>> BEGIN Dataset extract

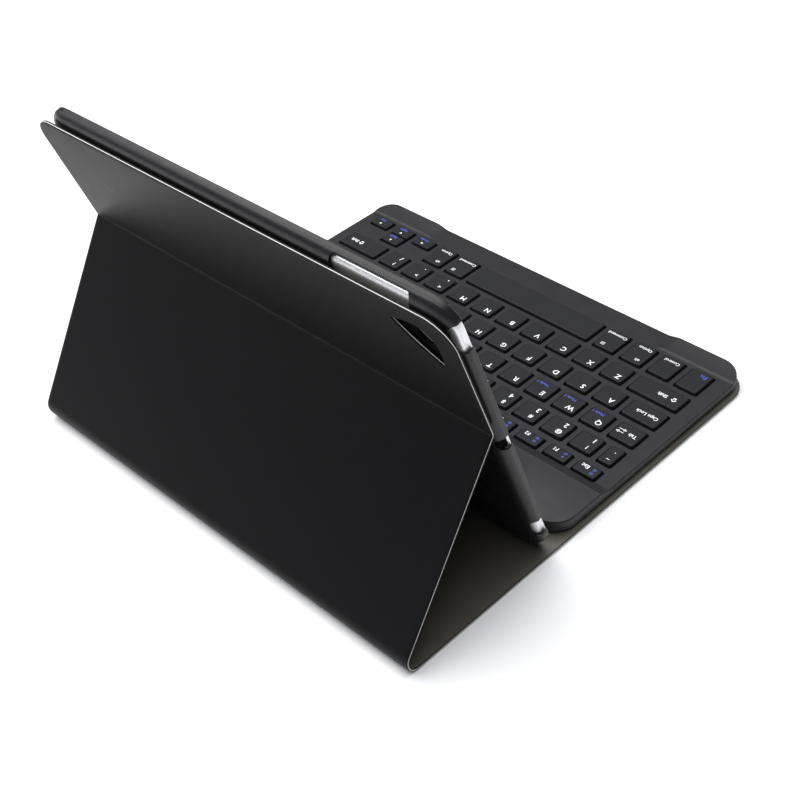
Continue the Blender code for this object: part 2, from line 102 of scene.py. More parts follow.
# name, start and end along the edge, start and end forward, edge (0 the top one, 1 the short one)
BUTTONS = (
    ("tablet_volume_up", -83.0, -73.0, 4.4, 5.8, 0),
    ("tablet_volume_down", -102.0, -92.0, 4.4, 5.8, 0),
    ("tablet_power_button", 50.0, 58.0, 5.8, 7.2, 1),
)

KB_HALF = 125.4
KB_FRONT = -121.25
KB_REAR = 25.55
KB_CORNERS = (13.5, 9.5, 12.5, 12.5)
RAISE = 1.8                 # height of the rear strip above the key field
RAMP = (-10.4, -4.7)        # where the rear strip's rise starts and ends
BEAD = 0.03                 # height of the fine line along the top of that rise
LUG_X = (77.0, 85.5)
LUG_Y = (-110.0, -108.6)    # the short step at a lug's foot
LUG_STEP = 0.32             # share of RAISE in that step
LUG_CLIMB = 0.53            # share of RAISE in the slope from the step to the front edge
LUG_RUN = 11.2
WELL_GAP = 0.85
LIGHT_X = (92.0, 99.0, 106.0)
LIGHT_Y = 2.2
CAP_TOP = 9.0
PITCH = 17.36
CAP = 12.82
NARROW_PITCH = 15.38
NARROW_CAP = 10.84

# The soft cover has settled at its +X end: how far that end has moved, in millimetres.
PANEL_LEAN = (1.6, 1.7)     # across and back, at the top of the lower panel
FLAP_SPREAD = 1.3
REAR_DRAW = 0.9
FLAP_SAG = 0.55
TRAY_LEAN = 1.0
TRAY_DROP = 0.65

WORLD = 0.25
SOFTBOXES = (
    ("softbox_top", (0.35, 0.1, 1.5), (0.1, 0.0, 0.0), (2.2, 2.2), 55),
    ("softbox_left", (1.5, 0.7, 0.9), (0.0, 0.05, 0.05), (1.0, 1.0), 5),
)


# ---- materials ---------------------------------------------------------------------------
def surface(name, colour, rough, metallic=0.0, tone=(25.0, 0.12), rough_span=0.06, grain=None,
            coords="Object", **sockets):
    """Principled surface with a slow tone variation and a bump grain.

    grain is a list of (kind, scale per metre, stretch, strength, height in metres).
    """
    mat = bpy.data.materials.new(name)
    mat.use_nodes = True
    nodes, links = mat.node_tree.nodes, mat.node_tree.links
    bsdf = nodes["Principled BSDF"]
    bsdf.inputs["Metallic"].default_value = metallic
    for key, value in sockets.items():
        bsdf.inputs[key.replace("_", " ")].default_value = value
    source = nodes.new("ShaderNodeTexCoord").outputs[coords]

    def stretched(stretch):
        mapping = nodes.new("ShaderNodeMapping")
        mapping.inputs["Scale"].default_value = stretch
        links.new(source, mapping.inputs["Vector"])
        return mapping.outputs["Vector"]

    def noise(scale, detail, stretch=(1, 1, 1)):
        tex = nodes.new("ShaderNodeTexNoise")
        tex.inputs["Scale"].default_value = scale
        tex.inputs["Detail"].default_value = detail
        links.new(stretched(stretch), tex.inputs["Vector"])
        return tex.outputs["Fac"]

    slow = noise(tone[0], 3.0)
    ramp = nodes.new("ShaderNodeValToRGB")
    ramp.color_ramp.elements[0].position = 0.3
    ramp.color_ramp.elements[1].position = 0.7
    ramp.color_ramp.elements[0].color = (*[c * (1 - tone[1]) for c in colour], 1)
    ramp.color_ramp.elements[1].color = (*[c * (1 + tone[1]) for c in colour], 1)
    links.new(slow, ramp.inputs["Fac"])
    links.new(ramp.outputs["Color"], bsdf.inputs["Base Color"])
    spread = nodes.new("ShaderNodeMapRange")
    spread.inputs["From Min"].default_value = 0.3
    spread.inputs["From Max"].default_value = 0.7
    spread.inputs["To Min"].default_value = max(rough - rough_span, 0.02)
    spread.inputs["To Max"].default_value = rough + rough_span
    links.new(noise(tone[0] * 9, 4.0), spread.inputs["Value"])
    links.new(spread.outputs["Result"], bsdf.inputs["Roughness"])

    normal = None
    for kind, scale, stretch, strength, height in grain or ():
        if kind == "cells":
            tex = nodes.new("ShaderNodeTexVoronoi")
            tex.feature = "SMOOTH_F1"
            tex.inputs["Scale"].default_value = scale
            links.new(stretched(stretch), tex.inputs["Vector"])
            value = tex.outputs["Distance"]
        elif kind == "weave":
            parts = []
            for axis in ("X", "Y"):
                wave = nodes.new("ShaderNodeTexWave")
                wave.bands_direction = axis
                wave.inputs["Scale"].default_value = scale
                wave.inputs["Distortion"].default_value = 1.2
                links.new(stretched(stretch), wave.inputs["Vector"])
                parts.append(wave.outputs["Fac"])
            blend = nodes.new("ShaderNodeMath")
            blend.operation = "MULTIPLY"
            links.new(parts[0], blend.inputs[0])
            links.new(parts[1], blend.inputs[1])
            value = blend.outputs["Value"]
        else:
            value = noise(scale, 5.0, stretch)
        bump = nodes.new("ShaderNodeBump")
        bump.inputs["Strength"].default_value = strength
        bump.inputs["Distance"].default_value = height
        links.new(value, bump.inputs["Height"])
        if normal:
            links.new(normal, bump.inputs["Normal"])
        normal = bump.outputs["Normal"]
    if normal:
        links.new(normal, bsdf.inputs["Normal"])
    return mat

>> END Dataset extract

Give back exactly the material above from its opening line to the line bearing "TRAY_DROP = 0.65".

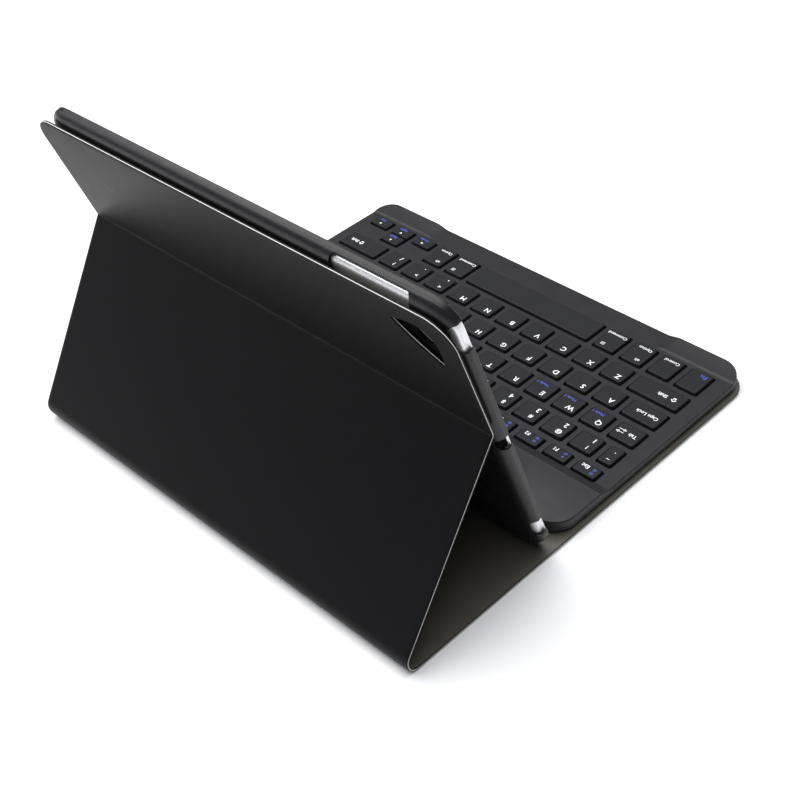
Continue the Blender code for this object: part 2, from line 102 of scene.py. More parts follow.
# name, start and end along the edge, start and end forward, edge (0 the top one, 1 the short one)
BUTTONS = (
    ("tablet_volume_up", -83.0, -73.0, 4.4, 5.8, 0),
    ("tablet_volume_down", -102.0, -92.0, 4.4, 5.8, 0),
    ("tablet_power_button", 50.0, 58.0, 5.8, 7.2, 1),
)

KB_HALF = 125.4
KB_FRONT = -121.25
KB_REAR = 25.55
KB_CORNERS = (13.5, 9.5, 12.5, 12.5)
RAISE = 1.8                 # height of the rear strip above the key field
RAMP = (-10.4, -4.7)        # where the rear strip's rise starts and ends
BEAD = 0.03                 # height of the fine line along the top of that rise
LUG_X = (77.0, 85.5)
LUG_Y = (-110.0, -108.6)    # the short step at a lug's foot
LUG_STEP = 0.32             # share of RAISE in that step
LUG_CLIMB = 0.53            # share of RAISE in the slope from the step to the front edge
LUG_RUN = 11.2
WELL_GAP = 0.85
LIGHT_X = (92.0, 99.0, 106.0)
LIGHT_Y = 2.2
CAP_TOP = 9.0
PITCH = 17.36
CAP = 12.82
NARROW_PITCH = 15.38
NARROW_CAP = 10.84

# The soft cover has settled at its +X end: how far that end has moved, in millimetres.
PANEL_LEAN = (1.6, 1.7)     # across and back, at the top of the lower panel
FLAP_SPREAD = 1.3
REAR_DRAW = 0.9
FLAP_SAG = 0.55
TRAY_LEAN = 1.0
TRAY_DROP = 0.65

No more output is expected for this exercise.